* What the task asks
Copy out every line that contains the word "code".

------------------------------------------------------------

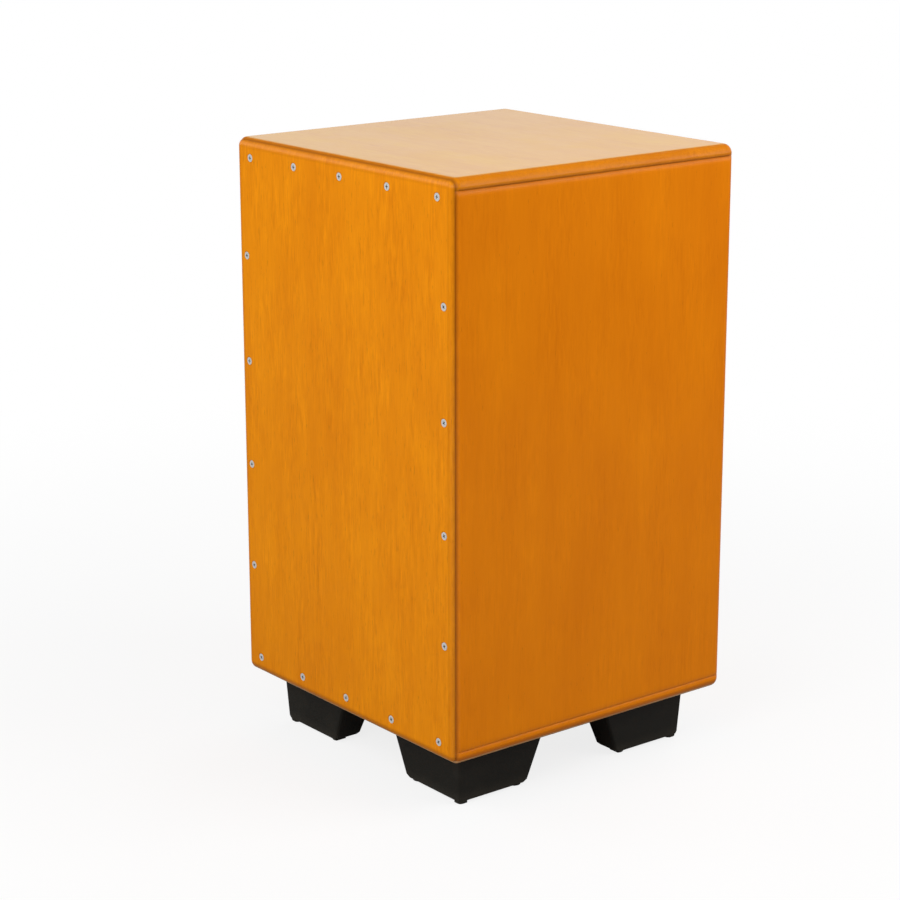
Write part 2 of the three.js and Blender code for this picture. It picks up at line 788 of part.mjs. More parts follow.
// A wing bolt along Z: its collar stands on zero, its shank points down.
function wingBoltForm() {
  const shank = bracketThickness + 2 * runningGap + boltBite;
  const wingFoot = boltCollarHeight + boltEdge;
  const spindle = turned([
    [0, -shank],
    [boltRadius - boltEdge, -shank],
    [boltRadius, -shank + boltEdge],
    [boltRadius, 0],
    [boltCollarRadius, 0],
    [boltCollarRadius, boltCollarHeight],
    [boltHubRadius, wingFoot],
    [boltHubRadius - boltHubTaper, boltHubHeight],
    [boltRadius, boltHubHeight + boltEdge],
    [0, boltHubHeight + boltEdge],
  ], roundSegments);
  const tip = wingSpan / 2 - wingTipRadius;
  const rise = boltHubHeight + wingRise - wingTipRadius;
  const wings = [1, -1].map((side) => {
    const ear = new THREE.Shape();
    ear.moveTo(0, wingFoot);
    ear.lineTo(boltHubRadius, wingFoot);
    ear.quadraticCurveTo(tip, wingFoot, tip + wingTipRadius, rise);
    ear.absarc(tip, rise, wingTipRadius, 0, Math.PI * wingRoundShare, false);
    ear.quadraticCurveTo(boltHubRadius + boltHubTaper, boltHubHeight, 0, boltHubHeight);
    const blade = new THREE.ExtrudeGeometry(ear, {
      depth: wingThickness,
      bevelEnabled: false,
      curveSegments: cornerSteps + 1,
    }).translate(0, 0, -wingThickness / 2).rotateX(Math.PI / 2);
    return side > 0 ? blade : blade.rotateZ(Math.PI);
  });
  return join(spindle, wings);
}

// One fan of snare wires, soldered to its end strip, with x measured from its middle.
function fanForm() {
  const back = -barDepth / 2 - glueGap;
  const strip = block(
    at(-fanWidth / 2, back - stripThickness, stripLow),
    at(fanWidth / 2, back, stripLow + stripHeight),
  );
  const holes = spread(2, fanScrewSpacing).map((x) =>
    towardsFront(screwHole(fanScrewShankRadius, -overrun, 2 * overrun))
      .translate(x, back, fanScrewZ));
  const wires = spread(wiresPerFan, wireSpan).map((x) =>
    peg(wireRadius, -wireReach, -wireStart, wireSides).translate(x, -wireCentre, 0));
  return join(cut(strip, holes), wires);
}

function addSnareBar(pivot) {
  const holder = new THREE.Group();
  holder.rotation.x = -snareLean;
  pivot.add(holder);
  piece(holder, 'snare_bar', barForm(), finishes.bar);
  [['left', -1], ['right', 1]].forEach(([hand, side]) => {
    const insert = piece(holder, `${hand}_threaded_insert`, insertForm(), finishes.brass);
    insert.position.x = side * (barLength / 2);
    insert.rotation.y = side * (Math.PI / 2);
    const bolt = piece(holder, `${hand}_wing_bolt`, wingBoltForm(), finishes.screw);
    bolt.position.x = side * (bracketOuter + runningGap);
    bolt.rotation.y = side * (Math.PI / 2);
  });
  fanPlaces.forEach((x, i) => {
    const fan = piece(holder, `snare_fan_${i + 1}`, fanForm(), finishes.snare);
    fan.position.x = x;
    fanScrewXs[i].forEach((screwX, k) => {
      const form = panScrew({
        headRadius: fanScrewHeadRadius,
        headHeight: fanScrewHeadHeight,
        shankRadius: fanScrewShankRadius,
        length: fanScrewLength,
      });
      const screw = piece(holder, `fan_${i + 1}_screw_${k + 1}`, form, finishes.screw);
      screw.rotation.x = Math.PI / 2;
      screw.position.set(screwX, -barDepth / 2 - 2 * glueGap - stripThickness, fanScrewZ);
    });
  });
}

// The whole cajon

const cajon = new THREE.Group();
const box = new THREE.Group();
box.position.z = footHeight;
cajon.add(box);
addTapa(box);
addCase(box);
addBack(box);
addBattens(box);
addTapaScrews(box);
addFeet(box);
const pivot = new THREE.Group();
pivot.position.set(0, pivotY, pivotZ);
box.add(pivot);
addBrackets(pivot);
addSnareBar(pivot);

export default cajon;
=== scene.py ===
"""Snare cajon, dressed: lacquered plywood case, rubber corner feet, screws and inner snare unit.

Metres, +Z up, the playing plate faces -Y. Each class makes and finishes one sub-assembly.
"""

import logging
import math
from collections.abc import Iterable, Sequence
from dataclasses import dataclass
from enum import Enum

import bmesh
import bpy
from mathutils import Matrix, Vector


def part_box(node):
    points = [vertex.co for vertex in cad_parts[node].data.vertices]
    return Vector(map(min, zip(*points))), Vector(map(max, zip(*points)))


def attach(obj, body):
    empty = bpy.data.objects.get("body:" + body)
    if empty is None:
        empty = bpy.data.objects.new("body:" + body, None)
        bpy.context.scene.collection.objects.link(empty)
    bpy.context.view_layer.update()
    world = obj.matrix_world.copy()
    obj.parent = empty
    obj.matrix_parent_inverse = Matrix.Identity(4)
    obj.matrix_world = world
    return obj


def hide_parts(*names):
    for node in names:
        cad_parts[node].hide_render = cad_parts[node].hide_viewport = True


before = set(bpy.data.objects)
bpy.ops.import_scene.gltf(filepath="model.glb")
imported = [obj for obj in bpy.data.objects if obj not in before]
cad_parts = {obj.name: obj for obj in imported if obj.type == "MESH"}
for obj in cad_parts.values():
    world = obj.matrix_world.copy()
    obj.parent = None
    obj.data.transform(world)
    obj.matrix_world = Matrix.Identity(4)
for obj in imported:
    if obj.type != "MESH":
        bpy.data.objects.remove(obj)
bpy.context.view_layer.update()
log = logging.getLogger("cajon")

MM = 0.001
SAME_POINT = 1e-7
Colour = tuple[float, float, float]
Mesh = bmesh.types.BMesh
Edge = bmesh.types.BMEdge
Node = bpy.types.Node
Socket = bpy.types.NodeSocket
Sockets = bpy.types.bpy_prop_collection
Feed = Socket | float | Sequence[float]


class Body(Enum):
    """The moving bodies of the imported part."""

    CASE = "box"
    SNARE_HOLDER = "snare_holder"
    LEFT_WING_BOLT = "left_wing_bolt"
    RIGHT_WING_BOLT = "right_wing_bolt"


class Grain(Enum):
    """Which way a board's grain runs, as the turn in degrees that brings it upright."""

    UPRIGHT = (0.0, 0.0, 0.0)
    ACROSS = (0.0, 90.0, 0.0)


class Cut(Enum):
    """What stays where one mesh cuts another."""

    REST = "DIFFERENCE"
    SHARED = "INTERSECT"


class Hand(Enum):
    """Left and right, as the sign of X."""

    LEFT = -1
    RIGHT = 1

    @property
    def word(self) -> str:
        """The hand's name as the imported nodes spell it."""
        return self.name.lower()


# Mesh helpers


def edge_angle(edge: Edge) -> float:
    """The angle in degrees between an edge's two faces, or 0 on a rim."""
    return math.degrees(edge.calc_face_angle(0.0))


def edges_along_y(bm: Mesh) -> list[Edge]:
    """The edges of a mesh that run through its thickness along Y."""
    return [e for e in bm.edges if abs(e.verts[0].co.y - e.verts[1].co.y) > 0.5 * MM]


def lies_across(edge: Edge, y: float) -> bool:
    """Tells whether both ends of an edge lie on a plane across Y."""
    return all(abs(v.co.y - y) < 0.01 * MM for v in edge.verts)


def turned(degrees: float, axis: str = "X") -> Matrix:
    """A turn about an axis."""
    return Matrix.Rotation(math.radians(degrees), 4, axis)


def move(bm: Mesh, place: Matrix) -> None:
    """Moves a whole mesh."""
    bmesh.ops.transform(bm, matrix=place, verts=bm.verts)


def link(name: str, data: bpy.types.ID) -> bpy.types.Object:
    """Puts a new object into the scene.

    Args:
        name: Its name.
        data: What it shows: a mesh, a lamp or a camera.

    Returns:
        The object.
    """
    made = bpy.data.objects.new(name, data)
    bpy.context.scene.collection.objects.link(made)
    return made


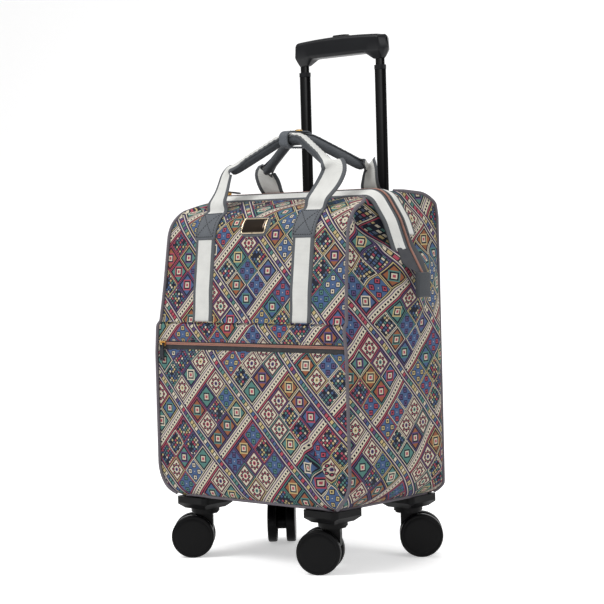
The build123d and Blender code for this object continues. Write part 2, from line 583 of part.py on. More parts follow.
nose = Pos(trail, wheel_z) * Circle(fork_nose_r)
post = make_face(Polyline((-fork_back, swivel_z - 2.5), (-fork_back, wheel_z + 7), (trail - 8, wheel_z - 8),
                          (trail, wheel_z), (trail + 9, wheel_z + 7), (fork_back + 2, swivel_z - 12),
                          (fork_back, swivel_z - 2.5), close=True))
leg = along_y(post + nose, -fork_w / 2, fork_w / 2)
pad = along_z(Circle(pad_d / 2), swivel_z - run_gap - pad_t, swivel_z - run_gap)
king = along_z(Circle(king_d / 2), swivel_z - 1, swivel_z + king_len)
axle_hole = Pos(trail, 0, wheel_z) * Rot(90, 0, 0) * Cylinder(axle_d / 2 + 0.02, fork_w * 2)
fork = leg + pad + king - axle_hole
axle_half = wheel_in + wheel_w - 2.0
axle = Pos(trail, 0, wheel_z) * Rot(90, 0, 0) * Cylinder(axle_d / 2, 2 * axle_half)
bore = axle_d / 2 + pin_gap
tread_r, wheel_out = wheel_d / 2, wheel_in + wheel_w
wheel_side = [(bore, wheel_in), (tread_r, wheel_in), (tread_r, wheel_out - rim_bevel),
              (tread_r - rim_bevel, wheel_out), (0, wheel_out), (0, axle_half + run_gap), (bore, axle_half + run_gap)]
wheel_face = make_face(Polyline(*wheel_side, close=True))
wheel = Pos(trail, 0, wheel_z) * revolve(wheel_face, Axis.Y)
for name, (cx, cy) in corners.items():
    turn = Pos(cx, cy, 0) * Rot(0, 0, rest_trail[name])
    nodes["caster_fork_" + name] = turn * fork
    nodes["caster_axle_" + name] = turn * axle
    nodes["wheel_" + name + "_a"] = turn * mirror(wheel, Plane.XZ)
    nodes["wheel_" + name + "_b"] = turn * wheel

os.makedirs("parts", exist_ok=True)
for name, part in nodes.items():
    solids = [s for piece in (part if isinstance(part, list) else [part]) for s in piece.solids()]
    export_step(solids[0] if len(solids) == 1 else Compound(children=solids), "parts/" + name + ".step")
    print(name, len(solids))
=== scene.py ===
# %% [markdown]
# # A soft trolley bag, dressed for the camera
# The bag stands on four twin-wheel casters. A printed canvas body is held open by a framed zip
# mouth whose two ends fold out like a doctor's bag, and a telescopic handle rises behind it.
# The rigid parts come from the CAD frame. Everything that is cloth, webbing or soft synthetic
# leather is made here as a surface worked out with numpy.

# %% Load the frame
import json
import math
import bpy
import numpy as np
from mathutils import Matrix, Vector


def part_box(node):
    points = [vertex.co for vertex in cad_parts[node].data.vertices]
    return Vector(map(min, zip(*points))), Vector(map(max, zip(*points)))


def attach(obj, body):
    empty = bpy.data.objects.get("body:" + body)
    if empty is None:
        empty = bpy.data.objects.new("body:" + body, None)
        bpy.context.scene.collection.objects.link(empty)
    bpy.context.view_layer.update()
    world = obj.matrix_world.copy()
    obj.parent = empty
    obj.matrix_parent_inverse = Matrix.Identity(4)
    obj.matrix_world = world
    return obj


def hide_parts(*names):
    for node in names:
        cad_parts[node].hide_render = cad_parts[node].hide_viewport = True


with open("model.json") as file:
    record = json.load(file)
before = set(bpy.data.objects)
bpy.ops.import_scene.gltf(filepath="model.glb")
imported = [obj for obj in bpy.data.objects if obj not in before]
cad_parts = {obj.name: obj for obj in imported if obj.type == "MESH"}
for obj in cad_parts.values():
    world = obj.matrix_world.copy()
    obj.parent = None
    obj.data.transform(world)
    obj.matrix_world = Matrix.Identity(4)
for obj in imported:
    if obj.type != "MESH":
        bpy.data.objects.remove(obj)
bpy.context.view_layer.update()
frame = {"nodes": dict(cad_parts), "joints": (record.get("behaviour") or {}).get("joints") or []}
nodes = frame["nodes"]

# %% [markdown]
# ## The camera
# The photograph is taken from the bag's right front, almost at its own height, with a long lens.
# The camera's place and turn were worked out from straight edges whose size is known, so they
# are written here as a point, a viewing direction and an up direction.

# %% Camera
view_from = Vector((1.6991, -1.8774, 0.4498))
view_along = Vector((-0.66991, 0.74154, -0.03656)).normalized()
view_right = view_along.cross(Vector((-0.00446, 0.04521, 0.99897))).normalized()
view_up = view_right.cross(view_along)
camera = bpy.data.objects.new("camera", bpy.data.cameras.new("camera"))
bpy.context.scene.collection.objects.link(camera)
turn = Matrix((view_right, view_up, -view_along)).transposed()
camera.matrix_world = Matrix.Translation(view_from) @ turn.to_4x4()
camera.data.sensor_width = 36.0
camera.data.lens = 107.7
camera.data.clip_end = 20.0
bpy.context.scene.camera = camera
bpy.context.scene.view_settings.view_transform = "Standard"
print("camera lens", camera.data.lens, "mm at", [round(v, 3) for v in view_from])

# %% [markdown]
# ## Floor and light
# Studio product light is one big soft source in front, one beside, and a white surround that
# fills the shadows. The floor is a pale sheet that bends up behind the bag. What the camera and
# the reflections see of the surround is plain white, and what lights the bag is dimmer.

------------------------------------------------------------

* Solution for this exercise
Write part 2 of the three.js and Blender code for this picture. It picks up at line 788 of part.mjs. More parts follow.
The build123d and Blender code for this object continues. Write part 2, from line 583 of part.py on. More parts follow.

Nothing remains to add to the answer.